Aktif karbonun oluşumu sırasında karbonizasyon sıcaklığındaki artış, küçük moleküllerin uzaklaşmasına ve mikroporların oluşmasına neden olur. Bu süreçte çapraz bağlı selülozik ana yapı bozulmaz ve selüloz yapısı karbon yapısına dönüşür. Ancak, bu proses mükemmel değildir ve oluşan karbon yapısı tabakasal değildir, bu nedenle modellenmesi zordur.

Aktif karbonun diğer fiziksel özellikleri arasında yoğunluk, aşınma dayanımı, sertlik, nem miktarı, kül miktarı, asitte çözünen madde miktarı, suda çözünen madde miktarı, su tutma kapasitesi ve şişme kapasitesi bulunmaktadır. Bu özellikler, aktif karbonun çeşitli endüstriyel uygulamalarda etkili bir adsorban olarak kullanılmasını sağlar.

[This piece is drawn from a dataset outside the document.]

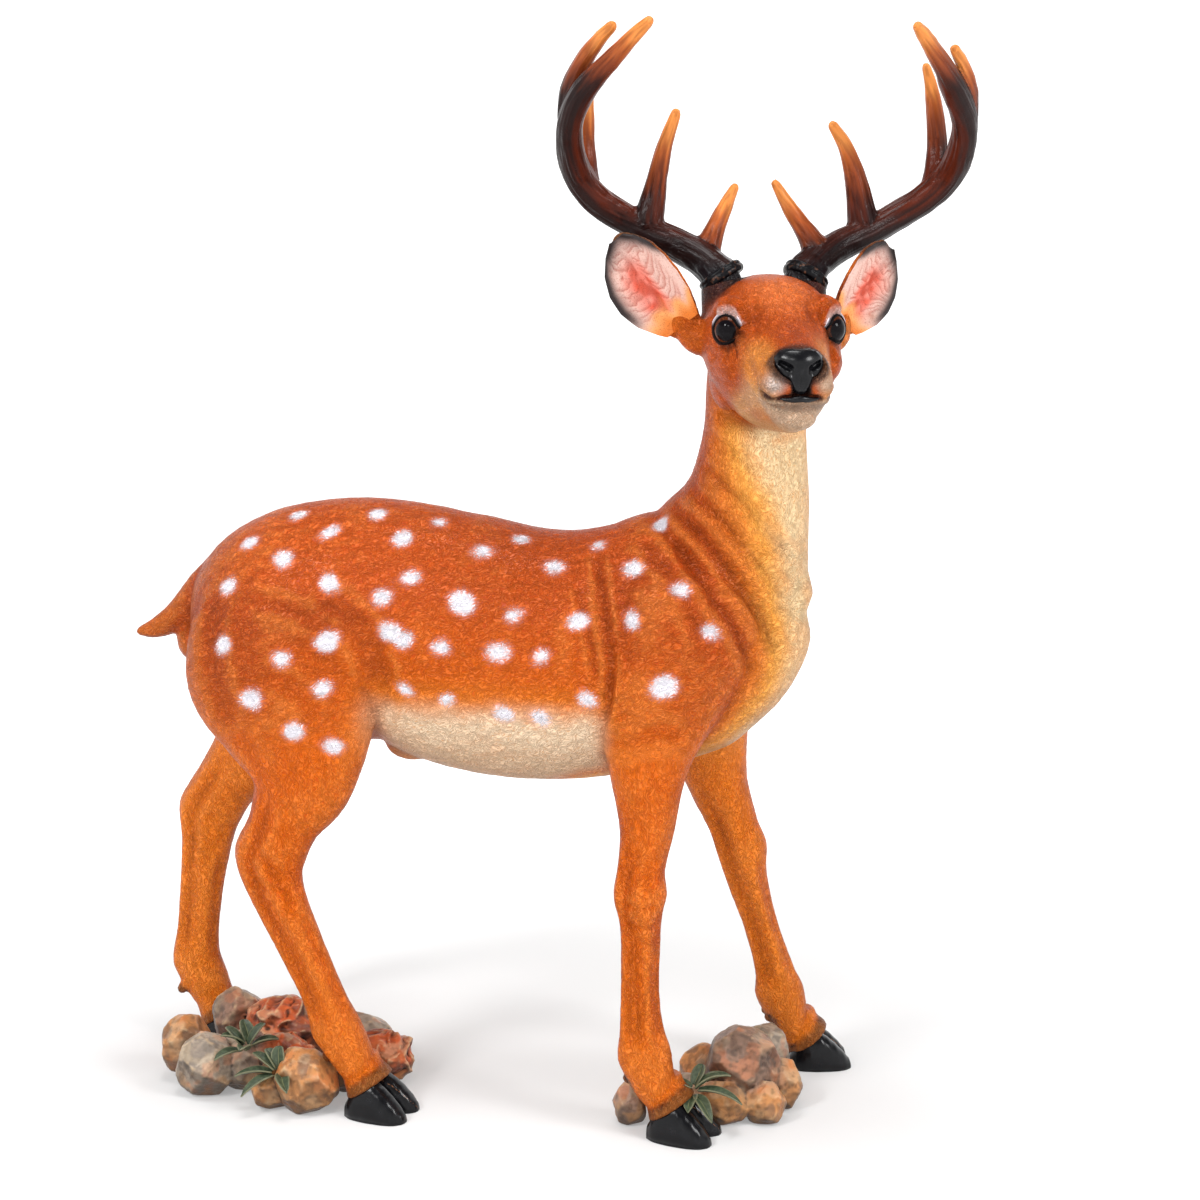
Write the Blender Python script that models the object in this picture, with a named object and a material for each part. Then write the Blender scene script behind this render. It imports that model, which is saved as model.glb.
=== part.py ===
"""Deer garden statue: a spotted stag cast in resin, standing with its head turned, on two rock bases.

Figure coordinates: +X is the way the deer stands, +Y its left, +Z up, with the soles at Z = 0.
The carving is written in millimetres of a figure 1020 mm tall and scaled by MM.
"""

import math

import bmesh
import bpy
import numpy as np
from mathutils import Matrix, Vector

# Driving sizes, in metres
STATUE_HEIGHT = 1.02
CARVED_HEIGHT = 1020
MM = STATUE_HEIGHT / CARVED_HEIGHT
GAP = 0.0004
EYE_RADIUS = 0.0146
BURR_RADIUS = 0.0235
BURR_THICKNESS = 0.011
LEAF_THICKNESS = 0.0045
FOOT_ROOM_HEIGHT = 0.14

# Fineness of the facets
BODY_VOXEL = 0.0034
BODY_FACES = 5700
ANTLER_VOXEL = 0.0026
ANTLER_FACES = 720
ROCK_VOXEL = 0.0018
ROCK_FACES = 800

UP = Vector((0, 0, 1))

# Stations of the figure, in carved millimetres: x, y, z, half front to back, half side to side
TORSO = (
    (-399, 0, 448, 26, 24),
    (-386, 0, 450, 66, 50),
    (-352, 0, 455, 98, 78),
    (-300, 0, 463, 116, 92),
    (-240, 0, 473, 118, 92),
    (-190, 0, 472, 117, 88),
    (-140, 0, 458, 123, 91),
    (-80, 0, 447, 122, 94),
    (-20, 0, 447, 119, 91),
    (40, 0, 459, 117, 86),
    (88, 0, 477, 116, 80),
    (121, 0, 490, 99, 68),
    (147, 0, 506, 75, 50),
    (165, 0, 524, 42, 30),
)
NECK = (
    (100, 0, 490, 80, 60),
    (121, 0, 548, 79, 58),
    (139, -3, 600, 59, 52),
    (146, -10, 655, 48, 47),
    (149, -22, 700, 46, 45),
    (153, -36, 740, 46, 46),
)
TAIL = (
    (-360, 0, 514, 32, 26),
    (-391, 0, 493, 25, 19),
    (-420, 0, 471, 16, 15),
    (-443, 0, 458, 11, 11),
    (-461, 0, 453, 6, 7),
)
NEAR_FORE_LEG = (
    (88, -46, 505, 72, 40),
    (74, -58, 445, 64, 40),
    (62, -64, 392, 49, 35),
    (58, -68, 350, 36, 28),
    (58, -70, 300, 26, 22),
    (52, -71, 256, 22, 20),
    (51, -72, 236, 24, 22),
    (53, -72, 205, 19, 18),
    (53, -72, 150, 18, 15),
    (54, -72, 112, 20, 16),
    (57, -72, 80, 25, 20),
    (70, -72, 54, 23, 20),
    (80, -72, 36, 22, 21),
)
FAR_FORE_LEG = (
    (88, 46, 505, 72, 40),
    (86, 60, 435, 60, 38),
    (90, 72, 372, 45, 33),
    (101, 84, 310, 31, 26),
    (116, 92, 265, 25, 22),
    (124, 96, 236, 24, 22),
    (132, 100, 200, 20, 19),
    (145, 106, 155, 17, 15),
    (157, 112, 112, 19, 16),
    (163, 118, 82, 24, 20),
    (176, 126, 56, 22, 20),
    (186, 132, 36, 20, 21),
)
NEAR_HIND_LEG = (
    (-305, -42, 485, 88, 44),
    (-295, -56, 430, 98, 44),
    (-280, -64, 372, 76, 38),
    (-278, -68, 325, 52, 31),
    (-294, -70, 287, 35, 25),
    (-308, -71, 250, 34, 22),
    (-301, -72, 215, 27, 19),
    (-280, -73, 168, 23, 17),
    (-258, -74, 120, 21, 16),
    (-245, -74, 86, 24, 20),
    (-225, -74, 58, 23, 20),
    (-214, -74, 38, 22, 21),
)
FAR_HIND_LEG = (
    (-318, 42, 485, 86, 44),
    (-322, 56, 430, 92, 44),
    (-340, 68, 372, 72, 38),
    (-372, 78, 322, 48, 31),
    (-405, 84, 285, 34, 25),
    (-427, 87, 250, 33, 22),
    (-434, 89, 215, 27, 19),
    (-441, 90, 168, 23, 17),
    (-447, 91, 120, 22, 16),
    (-450, 92, 86, 25, 20),
    (-435, 92, 58, 25, 21),
    (-424, 92, 38, 24, 22),
)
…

Aktif karbonun kimyasal özellikleri, içerisinde bulunan basit grafitik kristallerin köşe ve uçlarında yer alan yüzey gruplarına odaklanır. Bu yüzey grupları, karbonun organik bölümünü oluşturur. Hidrojen ve oksijenin kimyasal olarak bağlı olduğu yüzey grupları, karbonun özelliklerini etkiler. Hava ile temas durumunda, karbon oksijen ile kimyasal bir bağ yapar.

Başlangıç maddesinde bulunan oksijen ve hidrojen, kristal yapı düzeninde önemli bir rol oynar. Karbonizasyon ve aktivasyon süreçleri sırasında, yüksek sıcaklıklarda büyük bir C/H oranı sağlanır. Aktif karbon yapısında bulunan heteroatomlar, karbon kökenli maddelerde bulunan hidrojen, oksijen ve diğer atomlarla bağlar oluşturur. Bu bağlar, karbon atomlarını çevreleyen kuvvetli valansları tam olarak dolduramaz, bu nedenle kristal yapının uçlarına ve köşelerine bağlanır.

Eğer kristal kafes içerisindeki karbon atomlarının hatalı bir yerleşimi söz konusu ise, bu atomlar enerjilerini azaltmak için oksijen, hidrojen ve diğer atomlarla reaksiyona girer. Oluşan kompleks bileşikler, güçlü karboksilik gruplar, zayıf karboksilik gruplar, fenol grupları ve karbonil grupları olmak üzere dört farklı yüzey oksitleri formunda bulunur.

Bu asidik oksitlerin ayrılması, alkali çözeltiler ile nötralizasyonla sağlanabilir. İnert gaz atmosferi ve vakum altında yapılan ısıl işlem de bu grupların karbondan uzaklaştırılmasına katkı sağlar. Kullanılan başlangıç maddesine bağlı olarak, aktif karbonlar %1-15 arasında mineral madde içerebilir. Mineral madde içeriği silikatlar, alüminatlar, kalsiyum, magnezyum, demir, potasyum, sodyum, çinko, kurşun, bakır ve vanadyum gibi anorganik maddeleri içerir. Gazlardan ve çözeltilerden elektrolitlerin ve nonelektrolitlerin adsorpsiyonunda, aktif karbon yapısındaki mineral madde içeriği rol oynar. Demir, kalsiyum ve diğer alkali bileşikler, su buharı ile yapılan aktivasyon işlemi sırasında katalizör görevi görür. Sodyum ve potasyumun hidroksitleri ile karbonatları, dar ve uzun şekilli mikroporların oluşumunu arttırırken, toprak alkali bileşikler, metalik partiküllerin kanallaşması özellikleri ile mezopor oluşumunu zenginleştirir.